## Your task
Restate the complete material exactly.
--- START OF Supplied material ---
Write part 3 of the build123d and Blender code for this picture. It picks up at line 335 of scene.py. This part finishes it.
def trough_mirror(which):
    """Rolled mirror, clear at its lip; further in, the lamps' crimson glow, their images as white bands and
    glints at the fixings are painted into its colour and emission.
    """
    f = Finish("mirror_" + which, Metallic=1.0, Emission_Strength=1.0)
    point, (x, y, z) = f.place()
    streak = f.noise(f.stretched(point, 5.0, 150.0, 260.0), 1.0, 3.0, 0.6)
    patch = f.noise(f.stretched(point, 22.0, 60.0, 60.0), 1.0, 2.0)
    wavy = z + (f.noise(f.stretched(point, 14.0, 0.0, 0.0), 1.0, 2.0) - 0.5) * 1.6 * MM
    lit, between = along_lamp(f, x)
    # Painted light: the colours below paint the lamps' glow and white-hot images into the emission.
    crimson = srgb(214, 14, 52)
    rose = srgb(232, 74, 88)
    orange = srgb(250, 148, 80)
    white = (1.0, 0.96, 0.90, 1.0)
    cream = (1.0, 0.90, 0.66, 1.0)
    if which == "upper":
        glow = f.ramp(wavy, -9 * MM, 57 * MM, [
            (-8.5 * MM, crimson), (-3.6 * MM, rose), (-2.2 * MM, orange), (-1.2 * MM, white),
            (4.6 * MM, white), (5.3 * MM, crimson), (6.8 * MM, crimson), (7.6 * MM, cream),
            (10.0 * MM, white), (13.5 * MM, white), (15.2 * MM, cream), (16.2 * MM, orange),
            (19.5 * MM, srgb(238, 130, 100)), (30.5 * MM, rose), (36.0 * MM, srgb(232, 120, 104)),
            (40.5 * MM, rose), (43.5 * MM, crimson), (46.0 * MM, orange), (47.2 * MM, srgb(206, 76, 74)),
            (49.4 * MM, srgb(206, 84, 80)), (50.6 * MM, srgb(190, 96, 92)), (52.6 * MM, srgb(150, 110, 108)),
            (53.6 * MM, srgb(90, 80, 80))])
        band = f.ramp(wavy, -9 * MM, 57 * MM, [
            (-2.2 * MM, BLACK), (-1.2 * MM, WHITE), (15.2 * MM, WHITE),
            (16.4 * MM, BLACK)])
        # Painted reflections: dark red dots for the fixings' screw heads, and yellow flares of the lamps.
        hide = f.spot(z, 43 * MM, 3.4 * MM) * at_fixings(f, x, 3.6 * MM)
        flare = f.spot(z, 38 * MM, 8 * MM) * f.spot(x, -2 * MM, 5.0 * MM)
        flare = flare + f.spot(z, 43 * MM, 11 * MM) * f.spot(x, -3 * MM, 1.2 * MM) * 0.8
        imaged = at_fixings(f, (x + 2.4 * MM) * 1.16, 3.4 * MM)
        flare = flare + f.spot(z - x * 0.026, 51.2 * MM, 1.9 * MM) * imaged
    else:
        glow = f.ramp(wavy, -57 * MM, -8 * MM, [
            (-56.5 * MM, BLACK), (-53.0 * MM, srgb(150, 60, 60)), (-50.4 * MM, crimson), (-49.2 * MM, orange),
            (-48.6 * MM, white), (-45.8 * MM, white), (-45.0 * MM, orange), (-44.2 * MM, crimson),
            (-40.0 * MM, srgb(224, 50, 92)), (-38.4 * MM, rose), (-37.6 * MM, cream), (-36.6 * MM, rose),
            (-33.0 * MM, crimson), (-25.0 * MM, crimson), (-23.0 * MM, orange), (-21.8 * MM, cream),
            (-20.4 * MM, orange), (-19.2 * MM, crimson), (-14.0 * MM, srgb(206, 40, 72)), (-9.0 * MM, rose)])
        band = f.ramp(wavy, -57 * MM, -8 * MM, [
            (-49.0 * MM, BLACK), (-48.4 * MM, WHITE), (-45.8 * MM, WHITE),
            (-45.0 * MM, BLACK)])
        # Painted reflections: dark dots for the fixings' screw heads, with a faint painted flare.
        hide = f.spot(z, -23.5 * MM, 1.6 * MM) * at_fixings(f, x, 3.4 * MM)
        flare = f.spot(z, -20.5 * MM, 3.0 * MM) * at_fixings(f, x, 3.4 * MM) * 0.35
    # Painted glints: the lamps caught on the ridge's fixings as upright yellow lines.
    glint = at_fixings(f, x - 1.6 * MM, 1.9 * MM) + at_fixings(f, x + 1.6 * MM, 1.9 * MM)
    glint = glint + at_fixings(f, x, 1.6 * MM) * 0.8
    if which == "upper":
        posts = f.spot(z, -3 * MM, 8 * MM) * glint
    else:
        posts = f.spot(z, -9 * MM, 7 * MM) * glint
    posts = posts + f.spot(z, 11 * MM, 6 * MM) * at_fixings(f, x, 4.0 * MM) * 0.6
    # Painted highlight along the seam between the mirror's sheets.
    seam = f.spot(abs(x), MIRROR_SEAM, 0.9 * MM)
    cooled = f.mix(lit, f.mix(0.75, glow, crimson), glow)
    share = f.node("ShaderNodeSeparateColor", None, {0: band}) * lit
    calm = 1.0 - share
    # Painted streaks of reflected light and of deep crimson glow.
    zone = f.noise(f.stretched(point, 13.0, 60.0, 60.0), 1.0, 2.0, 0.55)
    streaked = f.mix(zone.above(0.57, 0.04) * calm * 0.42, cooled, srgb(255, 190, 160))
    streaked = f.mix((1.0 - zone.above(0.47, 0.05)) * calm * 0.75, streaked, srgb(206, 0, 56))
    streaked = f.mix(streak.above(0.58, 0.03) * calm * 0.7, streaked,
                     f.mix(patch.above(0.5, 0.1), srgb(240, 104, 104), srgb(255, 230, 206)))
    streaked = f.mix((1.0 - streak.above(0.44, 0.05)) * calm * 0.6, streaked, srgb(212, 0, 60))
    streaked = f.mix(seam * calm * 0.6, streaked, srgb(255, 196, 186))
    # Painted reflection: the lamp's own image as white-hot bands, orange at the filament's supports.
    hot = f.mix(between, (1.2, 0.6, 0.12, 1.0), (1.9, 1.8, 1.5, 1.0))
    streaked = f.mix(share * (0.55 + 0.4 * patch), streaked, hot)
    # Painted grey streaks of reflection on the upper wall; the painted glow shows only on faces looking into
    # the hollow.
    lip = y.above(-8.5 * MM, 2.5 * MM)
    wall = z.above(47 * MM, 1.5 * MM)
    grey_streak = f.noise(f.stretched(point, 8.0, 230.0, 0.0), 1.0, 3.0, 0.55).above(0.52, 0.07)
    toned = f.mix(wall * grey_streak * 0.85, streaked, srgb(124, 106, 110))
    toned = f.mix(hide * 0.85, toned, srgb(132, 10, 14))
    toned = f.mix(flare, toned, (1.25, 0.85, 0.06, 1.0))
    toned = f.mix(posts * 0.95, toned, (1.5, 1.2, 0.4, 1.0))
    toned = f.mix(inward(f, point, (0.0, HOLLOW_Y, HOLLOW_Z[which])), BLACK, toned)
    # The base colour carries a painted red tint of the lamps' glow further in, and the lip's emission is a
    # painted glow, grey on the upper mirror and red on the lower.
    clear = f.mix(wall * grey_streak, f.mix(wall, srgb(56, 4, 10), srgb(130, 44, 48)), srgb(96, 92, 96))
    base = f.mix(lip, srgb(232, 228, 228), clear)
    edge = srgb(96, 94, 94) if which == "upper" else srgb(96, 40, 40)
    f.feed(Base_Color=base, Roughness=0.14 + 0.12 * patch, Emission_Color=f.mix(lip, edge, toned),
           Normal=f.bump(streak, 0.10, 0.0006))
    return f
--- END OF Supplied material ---
## Response
Write part 3 of the build123d and Blender code for this picture. It picks up at line 335 of scene.py. This part finishes it.
def trough_mirror(which):
    """Rolled mirror, clear at its lip; further in, the lamps' crimson glow, their images as white bands and
    glints at the fixings are painted into its colour and emission.
    """
    f = Finish("mirror_" + which, Metallic=1.0, Emission_Strength=1.0)
    point, (x, y, z) = f.place()
    streak = f.noise(f.stretched(point, 5.0, 150.0, 260.0), 1.0, 3.0, 0.6)
    patch = f.noise(f.stretched(point, 22.0, 60.0, 60.0), 1.0, 2.0)
    wavy = z + (f.noise(f.stretched(point, 14.0, 0.0, 0.0), 1.0, 2.0) - 0.5) * 1.6 * MM
    lit, between = along_lamp(f, x)
    # Painted light: the colours below paint the lamps' glow and white-hot images into the emission.
    crimson = srgb(214, 14, 52)
    rose = srgb(232, 74, 88)
    orange = srgb(250, 148, 80)
    white = (1.0, 0.96, 0.90, 1.0)
    cream = (1.0, 0.90, 0.66, 1.0)
    if which == "upper":
        glow = f.ramp(wavy, -9 * MM, 57 * MM, [
            (-8.5 * MM, crimson), (-3.6 * MM, rose), (-2.2 * MM, orange), (-1.2 * MM, white),
            (4.6 * MM, white), (5.3 * MM, crimson), (6.8 * MM, crimson), (7.6 * MM, cream),
            (10.0 * MM, white), (13.5 * MM, white), (15.2 * MM, cream), (16.2 * MM, orange),
            (19.5 * MM, srgb(238, 130, 100)), (30.5 * MM, rose), (36.0 * MM, srgb(232, 120, 104)),
            (40.5 * MM, rose), (43.5 * MM, crimson), (46.0 * MM, orange), (47.2 * MM, srgb(206, 76, 74)),
            (49.4 * MM, srgb(206, 84, 80)), (50.6 * MM, srgb(190, 96, 92)), (52.6 * MM, srgb(150, 110, 108)),
            (53.6 * MM, srgb(90, 80, 80))])
        band = f.ramp(wavy, -9 * MM, 57 * MM, [
            (-2.2 * MM, BLACK), (-1.2 * MM, WHITE), (15.2 * MM, WHITE),
            (16.4 * MM, BLACK)])
        # Painted reflections: dark red dots for the fixings' screw heads, and yellow flares of the lamps.
        hide = f.spot(z, 43 * MM, 3.4 * MM) * at_fixings(f, x, 3.6 * MM)
        flare = f.spot(z, 38 * MM, 8 * MM) * f.spot(x, -2 * MM, 5.0 * MM)
        flare = flare + f.spot(z, 43 * MM, 11 * MM) * f.spot(x, -3 * MM, 1.2 * MM) * 0.8
        imaged = at_fixings(f, (x + 2.4 * MM) * 1.16, 3.4 * MM)
        flare = flare + f.spot(z - x * 0.026, 51.2 * MM, 1.9 * MM) * imaged
    else:
        glow = f.ramp(wavy, -57 * MM, -8 * MM, [
            (-56.5 * MM, BLACK), (-53.0 * MM, srgb(150, 60, 60)), (-50.4 * MM, crimson), (-49.2 * MM, orange),
            (-48.6 * MM, white), (-45.8 * MM, white), (-45.0 * MM, orange), (-44.2 * MM, crimson),
            (-40.0 * MM, srgb(224, 50, 92)), (-38.4 * MM, rose), (-37.6 * MM, cream), (-36.6 * MM, rose),
            (-33.0 * MM, crimson), (-25.0 * MM, crimson), (-23.0 * MM, orange), (-21.8 * MM, cream),
            (-20.4 * MM, orange), (-19.2 * MM, crimson), (-14.0 * MM, srgb(206, 40, 72)), (-9.0 * MM, rose)])
        band = f.ramp(wavy, -57 * MM, -8 * MM, [
            (-49.0 * MM, BLACK), (-48.4 * MM, WHITE), (-45.8 * MM, WHITE),
            (-45.0 * MM, BLACK)])
        # Painted reflections: dark dots for the fixings' screw heads, with a faint painted flare.
        hide = f.spot(z, -23.5 * MM, 1.6 * MM) * at_fixings(f, x, 3.4 * MM)
        flare = f.spot(z, -20.5 * MM, 3.0 * MM) * at_fixings(f, x, 3.4 * MM) * 0.35
    # Painted glints: the lamps caught on the ridge's fixings as upright yellow lines.
    glint = at_fixings(f, x - 1.6 * MM, 1.9 * MM) + at_fixings(f, x + 1.6 * MM, 1.9 * MM)
    glint = glint + at_fixings(f, x, 1.6 * MM) * 0.8
    if which == "upper":
        posts = f.spot(z, -3 * MM, 8 * MM) * glint
    else:
        posts = f.spot(z, -9 * MM, 7 * MM) * glint
    posts = posts + f.spot(z, 11 * MM, 6 * MM) * at_fixings(f, x, 4.0 * MM) * 0.6
    # Painted highlight along the seam between the mirror's sheets.
    seam = f.spot(abs(x), MIRROR_SEAM, 0.9 * MM)
    cooled = f.mix(lit, f.mix(0.75, glow, crimson), glow)
    share = f.node("ShaderNodeSeparateColor", None, {0: band}) * lit
    calm = 1.0 - share
    # Painted streaks of reflected light and of deep crimson glow.
    zone = f.noise(f.stretched(point, 13.0, 60.0, 60.0), 1.0, 2.0, 0.55)
    streaked = f.mix(zone.above(0.57, 0.04) * calm * 0.42, cooled, srgb(255, 190, 160))
    streaked = f.mix((1.0 - zone.above(0.47, 0.05)) * calm * 0.75, streaked, srgb(206, 0, 56))
    streaked = f.mix(streak.above(0.58, 0.03) * calm * 0.7, streaked,
                     f.mix(patch.above(0.5, 0.1), srgb(240, 104, 104), srgb(255, 230, 206)))
    streaked = f.mix((1.0 - streak.above(0.44, 0.05)) * calm * 0.6, streaked, srgb(212, 0, 60))
    streaked = f.mix(seam * calm * 0.6, streaked, srgb(255, 196, 186))
    # Painted reflection: the lamp's own image as white-hot bands, orange at the filament's supports.
    hot = f.mix(between, (1.2, 0.6, 0.12, 1.0), (1.9, 1.8, 1.5, 1.0))
    streaked = f.mix(share * (0.55 + 0.4 * patch), streaked, hot)
    # Painted grey streaks of reflection on the upper wall; the painted glow shows only on faces looking into
    # the hollow.
    lip = y.above(-8.5 * MM, 2.5 * MM)
    wall = z.above(47 * MM, 1.5 * MM)
    grey_streak = f.noise(f.stretched(point, 8.0, 230.0, 0.0), 1.0, 3.0, 0.55).above(0.52, 0.07)
    toned = f.mix(wall * grey_streak * 0.85, streaked, srgb(124, 106, 110))
    toned = f.mix(hide * 0.85, toned, srgb(132, 10, 14))
    toned = f.mix(flare, toned, (1.25, 0.85, 0.06, 1.0))
    toned = f.mix(posts * 0.95, toned, (1.5, 1.2, 0.4, 1.0))
    toned = f.mix(inward(f, point, (0.0, HOLLOW_Y, HOLLOW_Z[which])), BLACK, toned)
    # The base colour carries a painted red tint of the lamps' glow further in, and the lip's emission is a
    # painted glow, grey on the upper mirror and red on the lower.
    clear = f.mix(wall * grey_streak, f.mix(wall, srgb(56, 4, 10), srgb(130, 44, 48)), srgb(96, 92, 96))
    base = f.mix(lip, srgb(232, 228, 228), clear)
    edge = srgb(96, 94, 94) if which == "upper" else srgb(96, 40, 40)
    f.feed(Base_Color=base, Roughness=0.14 + 0.12 * patch, Emission_Color=f.mix(lip, edge, toned),
           Normal=f.bump(streak, 0.10, 0.0006))
    return f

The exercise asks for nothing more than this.